▶ **Collected material**:
**********

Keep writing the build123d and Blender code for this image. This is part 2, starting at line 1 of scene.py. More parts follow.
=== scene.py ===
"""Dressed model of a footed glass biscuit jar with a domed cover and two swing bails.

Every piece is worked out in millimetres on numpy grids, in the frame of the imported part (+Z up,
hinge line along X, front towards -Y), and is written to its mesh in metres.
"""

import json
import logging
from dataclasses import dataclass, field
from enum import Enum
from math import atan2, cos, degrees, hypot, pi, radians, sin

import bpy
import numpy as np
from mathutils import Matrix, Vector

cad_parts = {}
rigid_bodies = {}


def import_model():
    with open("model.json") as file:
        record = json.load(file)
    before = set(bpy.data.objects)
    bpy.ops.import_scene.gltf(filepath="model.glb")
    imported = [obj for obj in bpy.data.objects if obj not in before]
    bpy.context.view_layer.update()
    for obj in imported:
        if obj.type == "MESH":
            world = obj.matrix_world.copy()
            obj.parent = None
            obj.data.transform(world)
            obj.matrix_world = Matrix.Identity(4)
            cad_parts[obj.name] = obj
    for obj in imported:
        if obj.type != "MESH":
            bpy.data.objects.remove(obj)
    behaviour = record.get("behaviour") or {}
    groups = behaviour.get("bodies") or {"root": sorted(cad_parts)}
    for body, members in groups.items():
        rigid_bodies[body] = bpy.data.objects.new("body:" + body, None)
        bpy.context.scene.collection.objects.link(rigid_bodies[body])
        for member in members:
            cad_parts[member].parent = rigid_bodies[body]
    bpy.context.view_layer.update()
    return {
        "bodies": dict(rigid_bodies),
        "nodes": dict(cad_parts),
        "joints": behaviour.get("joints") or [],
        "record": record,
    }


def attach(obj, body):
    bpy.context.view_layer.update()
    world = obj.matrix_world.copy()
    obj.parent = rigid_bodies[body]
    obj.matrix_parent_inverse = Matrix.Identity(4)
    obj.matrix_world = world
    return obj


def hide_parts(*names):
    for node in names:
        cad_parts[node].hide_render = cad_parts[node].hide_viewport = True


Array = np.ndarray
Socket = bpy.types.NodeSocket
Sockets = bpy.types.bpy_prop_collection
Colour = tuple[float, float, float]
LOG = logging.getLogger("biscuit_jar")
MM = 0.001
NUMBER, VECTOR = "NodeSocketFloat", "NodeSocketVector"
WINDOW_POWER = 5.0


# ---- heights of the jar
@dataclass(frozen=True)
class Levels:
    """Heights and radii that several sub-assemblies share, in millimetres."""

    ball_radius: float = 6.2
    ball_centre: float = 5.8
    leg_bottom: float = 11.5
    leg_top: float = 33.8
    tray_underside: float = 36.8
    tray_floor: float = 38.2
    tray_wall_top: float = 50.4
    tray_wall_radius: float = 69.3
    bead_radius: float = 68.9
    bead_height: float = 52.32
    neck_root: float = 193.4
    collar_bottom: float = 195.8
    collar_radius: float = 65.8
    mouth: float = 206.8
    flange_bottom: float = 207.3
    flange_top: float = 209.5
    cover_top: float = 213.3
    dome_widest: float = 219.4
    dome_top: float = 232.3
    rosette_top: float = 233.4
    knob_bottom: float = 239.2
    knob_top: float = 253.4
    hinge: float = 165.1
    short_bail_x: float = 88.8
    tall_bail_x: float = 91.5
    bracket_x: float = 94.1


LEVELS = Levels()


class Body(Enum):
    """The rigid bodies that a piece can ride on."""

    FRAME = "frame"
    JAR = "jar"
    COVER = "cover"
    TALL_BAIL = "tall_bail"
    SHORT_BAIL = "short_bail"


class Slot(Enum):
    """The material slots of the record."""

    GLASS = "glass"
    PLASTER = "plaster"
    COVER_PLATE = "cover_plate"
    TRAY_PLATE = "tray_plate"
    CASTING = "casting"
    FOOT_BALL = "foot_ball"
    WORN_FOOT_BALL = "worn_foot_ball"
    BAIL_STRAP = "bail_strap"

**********

▶ **Aim**: Starting at the first line of the data above, please restate word for word every line up to and including the one that holds "cad_parts[obj.name] = obj", and add nothing else.

▶ **Result of the task**:
Keep writing the build123d and Blender code for this image. This is part 2, starting at line 1 of scene.py. More parts follow.
=== scene.py ===
"""Dressed model of a footed glass biscuit jar with a domed cover and two swing bails.

Every piece is worked out in millimetres on numpy grids, in the frame of the imported part (+Z up,
hinge line along X, front towards -Y), and is written to its mesh in metres.
"""

import json
import logging
from dataclasses import dataclass, field
from enum import Enum
from math import atan2, cos, degrees, hypot, pi, radians, sin

import bpy
import numpy as np
from mathutils import Matrix, Vector

cad_parts = {}
rigid_bodies = {}


def import_model():
    with open("model.json") as file:
        record = json.load(file)
    before = set(bpy.data.objects)
    bpy.ops.import_scene.gltf(filepath="model.glb")
    imported = [obj for obj in bpy.data.objects if obj not in before]
    bpy.context.view_layer.update()
    for obj in imported:
        if obj.type == "MESH":
            world = obj.matrix_world.copy()
            obj.parent = None
            obj.data.transform(world)
            obj.matrix_world = Matrix.Identity(4)
            cad_parts[obj.name] = obj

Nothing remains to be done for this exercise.